The present invention relates to an improved process for continuously crystallizing a solute or a mixture of solutes from a solvent or crystallizing a solvent from a solution, wherein the solution is brought to crystallization by cooling and/or evaporation. More particularly, the invention relates to an improved, continuous crystallization process in which the solution is brought to crystallization by cooling and/or evaporation in a first zone where crystal nuclei form and then, in a second zone, crystals grow to the desired dimensions.
A two stage crystallization has been described in British patent specification No. 977,686, published Dec. 9, 1964, in which partial crystallization of the solution is accomplished by cooling the solution in a scraped heat exchanger and the partially crystallized suspension is then introduced and continuously flows through a separate flowthrough device where the crystals are allowed to grow to the desired size. The suspension flow in the flowthrough device is plug flow with residence time being from 1 - 10 hours or longer. In such a process mixing of the entering suspension of small crystals and the suspension of larger crystals leaving the device is at most only negligible. The size and amount of crystals obtained in the plug flow through the crystallizer flowthrough device is comparable to the crystals obtained with a batchwise storage of the solution in a ripening vessel for the same period of time as the residence time in the flowthrough device.
An increase in residence time in the flowthrough device as described above produces a corresponding increase in the average size of the crystals produced. At a constant residence time, the size of crystals produced depends upon the size of the crystal nuclei in the solution coming from the scraped heat-exchanger, i.e., the larger the crystal nuclei produced in the scraped heat-exchanger, the larger the crystals will be which are produced in the flowthrough device. The average size of the crystals produced by the scraped heat-exchanger increases as the formation of actual nuclei in the heat-exchanger decreases. The formation of nuclei can be limited by keeping the heat flux, i.e., the removal of heat per unit time per unit surface of the heat-exchanger, at a small magnitude, as the small heat flux minimizes the undercooling of the suspension at the heat-extracting surface, thereby limiting the formation of crystal nuclei. The reduction in heat flux requires a large increase in cooling surface area and thus the equipment becomes large, bulky and expensive.
A seeding and filter technique for paraxylene production is disclosed in U.S. Pat. No. 2,757,216 dated July 31, 1956 in which paraxylene feedstock is first chilled to a temperature close to but just above the temperature at which paraxylene crystals form, then mixed with a slurry of crystals but at a temperature below the critical crystallization temperature. The chilled mixture is then fed into a holding tank and retained there for a period of from 30 minutes to 3 hours or longer, and larger seed crystals are introduced which also act as a filter aid. From the holding tank slurry is removed and a portion is admixed with the feedstock introduced into the chiller, the remainder sent to a basket centrifuge for crystal separation. The disclosure is quite specific in that a slurry of paraxylene crystals is recycled and introduced back into the chiller.

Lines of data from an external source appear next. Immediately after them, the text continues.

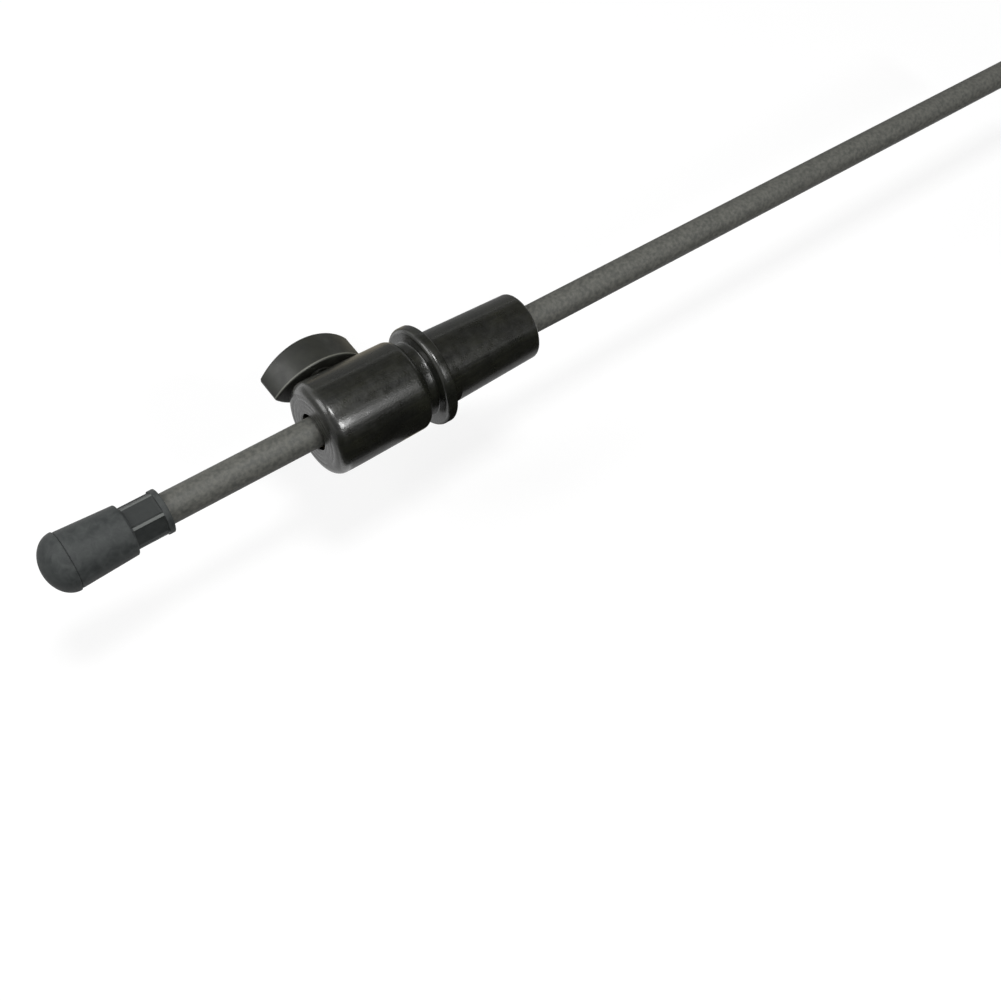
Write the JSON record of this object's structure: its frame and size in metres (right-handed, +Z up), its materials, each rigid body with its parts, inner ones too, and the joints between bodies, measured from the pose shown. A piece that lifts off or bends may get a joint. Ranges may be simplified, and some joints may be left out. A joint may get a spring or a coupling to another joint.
{
  "type": "cello endpin",
  "caption": "Cello endpin: a rod with a rubber tip that slides through a turned stopper and is clamped by a side screw with an oval knob.",
  "frame": {"origin": "centre of the collar's seat face, on the rod's axis, where the stopper rests on the instrument's rib", "axes": "+X along the rod into the instrument, -X toward the rubber tip, +Y out along the clamp screw, +Z up toward the instrument's front"},
  "size_m": [0.4774, 0.0446, 0.034],
  "materials": {
    "ebonised_wood": "gloss",
    "brass": "satin",
    "plain_steel": "satin",
    "knob_plastic": "matte",
    "black_steel": "satin",
    "hardened_steel": "satin",
    "plug_plastic": "matte",
    "tip_rubber": "matte"
  },
  "bodies": {
    "stopper": {"stopper": "ebonised_wood", "guide_tube": "brass", "thread_bush": "brass"},
    "pad": {"clamp_pad": "brass"},
    "screw": {"screw_stud": "plain_steel", "screw_knob": "knob_plastic"},
    "ring": {"stop_ring": "plain_steel"},
    "rod": {"rod_tube": "black_steel", "rod_spike": "hardened_steel", "rod_end_plug": "plug_plastic"},
    "tip": {"rubber_tip": "tip_rubber", "tip_washer": "hardened_steel"}
  },
  "joints": [
    {"name": "pad_slide", "type": "slide", "parent": "stopper", "child": "pad", "axis": [0, 1, 0], "range_m": [0, 0.005]},
    {"name": "screw_turn", "type": "hinge", "parent": "pad", "child": "screw", "pos_m": [-0.0302, 0, 0], "axis": [0, 1, 0], "range_deg": [0, 1800]},
    {"name": "rod_slide", "type": "slide", "parent": "stopper", "child": "ring", "axis": [-1, 0, 0], "range_m": [-0.0513, 0.2969]},
    {"name": "rod_spin", "type": "hinge", "parent": "ring", "child": "rod", "pos_m": [0, 0, 0], "axis": [1, 0, 0], "continuous": true},
    {"name": "tip_pull", "type": "slide", "parent": "rod", "child": "tip", "axis": [-1, 0, 0], "range_m": [0, 0.04]}
  ],
  "couplings": [
    {"joint": "pad_slide", "follows": "screw_turn", "m_per_rad": 0.00015915}
  ]
}
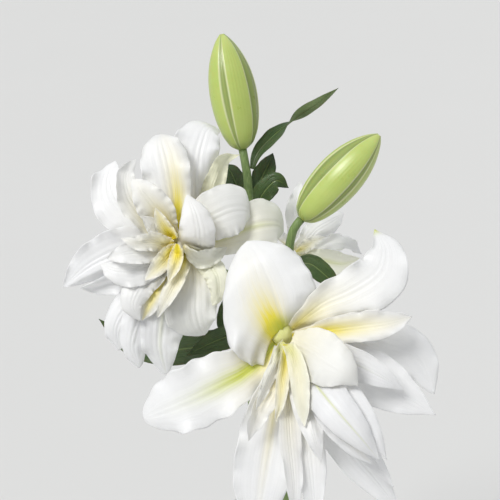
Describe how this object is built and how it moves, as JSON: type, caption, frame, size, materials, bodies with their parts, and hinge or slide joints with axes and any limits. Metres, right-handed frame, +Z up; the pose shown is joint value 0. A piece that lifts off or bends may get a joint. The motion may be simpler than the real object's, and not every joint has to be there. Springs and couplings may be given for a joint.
{
  "type": "lilies in a vase",
  "caption": "Double-flowered white lilies, open and in bud, standing with their leaves in a plain glazed vase.",
  "frame": {"origin": "centre of the vase's flat foot", "axes": "+Z up along the vase's axis; -Y is the front, which the largest bloom faces"},
  "size_m": [0.2626, 0.2285, 0.6117],
  "materials": {
    "petal": "soft white petal, satin, with a yellow throat",
    "leaf": "dark green leaf, semi-gloss, with parallel veins",
    "stem": "fresh green stem, satin",
    "bud": "closed yellow-green bud, satin, with pale seams",
    "glaze": "smoky grey glaze, glossy"
  },
  "bodies": {
    "root": {"back_behind": "petal", "back_low": "petal", "back_right": "petal", "back_right_low": "petal", "back_right_up": "petal", "back_up": "petal", "bud_leaning": "bud", "bud_upright": "bud", "front_bottom": "petal", "front_bottom_inner": "petal", "front_bottom_narrow": "petal", "front_bottom_right": "petal", "front_heart": "petal", "front_heart_low": "petal", "front_heart_side": "petal", "front_heart_top": "petal", "front_left": "petal", "front_left_boat": "petal", "front_low_right": "petal", "front_low_tip": "petal", "front_right_back": "petal", "front_right_inner": "petal", "front_right_low": "petal", "front_right_yellow": "petal", "front_top_left": "petal", "front_top_right": "petal", "leaf_curled": "leaf", "leaf_far_left": "leaf", "leaf_low": "leaf", "leaf_middle": "leaf", "leaf_stem_right": "leaf", "leaf_top_left": "leaf", "leaf_top_right": "leaf", "leaf_twisted": "leaf", "leaf_under_back": "leaf", "left_bottom_right": "petal", "left_bunch_low": "petal", "left_bunch_top": "petal", "left_far": "petal", "left_far_low": "petal", "left_heart": "petal", "left_low_cream": "petal", "left_low_curled": "petal", "left_low_folded": "petal", "left_low_inner": "petal", "left_low_middle": "petal", "left_low_outer": "petal", "left_right": "petal", "left_right_back": "petal", "left_right_low": "petal", "left_top": "petal", "left_top_back": "petal", "left_top_reverse": "petal", "left_upper": "petal", "left_upper_folded": "petal", "left_upper_inner": "petal", "stem_left": "stem", "stem_right": "stem", "vase": "glaze"}
  },
  "joints": []
}
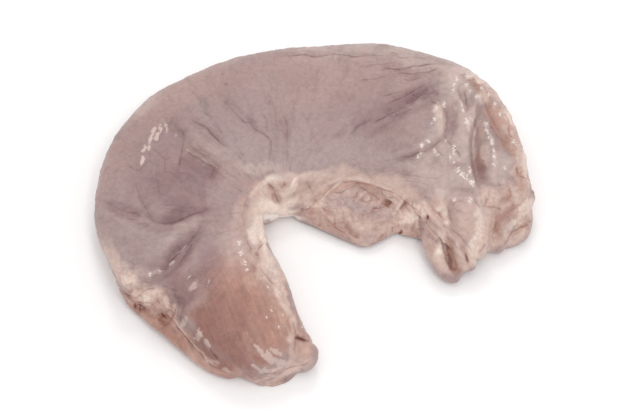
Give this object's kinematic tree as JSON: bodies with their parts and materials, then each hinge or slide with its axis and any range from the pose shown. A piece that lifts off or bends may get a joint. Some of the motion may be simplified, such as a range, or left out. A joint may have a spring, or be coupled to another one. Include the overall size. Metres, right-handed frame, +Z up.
{
  "type": "raw pig stomach",
  "caption": "Raw pig stomach lying on its side: a bag bent like a horseshoe, with a muscular outlet, deep folds, a fatty web and an open bay.",
  "frame": {"origin": "on the table, under the middle of the stomach's box", "axes": "+X to the right, along the horseshoe's width; +Y away from the viewer, towards the outer curve; +Z up from the table"},
  "size_m": [0.302, 0.259, 0.0536],
  "materials": {
    "tissue": "wet gloss over soft pink-grey tissue"
  },
  "bodies": {
    "root": {"stomach": "tissue"}
  },
  "joints": []
}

Crystal purification has been used in the past but has many disadvantages, especially in the food processing industry, as delicate flavor components may be lost by volatilization and oxidation of early-oxidized flavor components may lead to the production of unwanted off-flavors.
In general, in all prior art crystallization processes, the formation of crystal nuclei is controlled at a limited value so that large crystals are obtained rather than an increased number of small crystals. For example, in a crystallizer in which the crystallization is effected from a supersaturated solution, the formation of nuclei increases as the degree of supersaturation increases. As the number of crystal nuclei forming increases, the number of crystals produced increases; however, the average size of the crystals produced decreases. To limit the number of crystal nuclei being produced the heat flux is maintained at a low value which in turn requires a large amount of heat-exchanger surface. The equipment becomes bulky and expensive.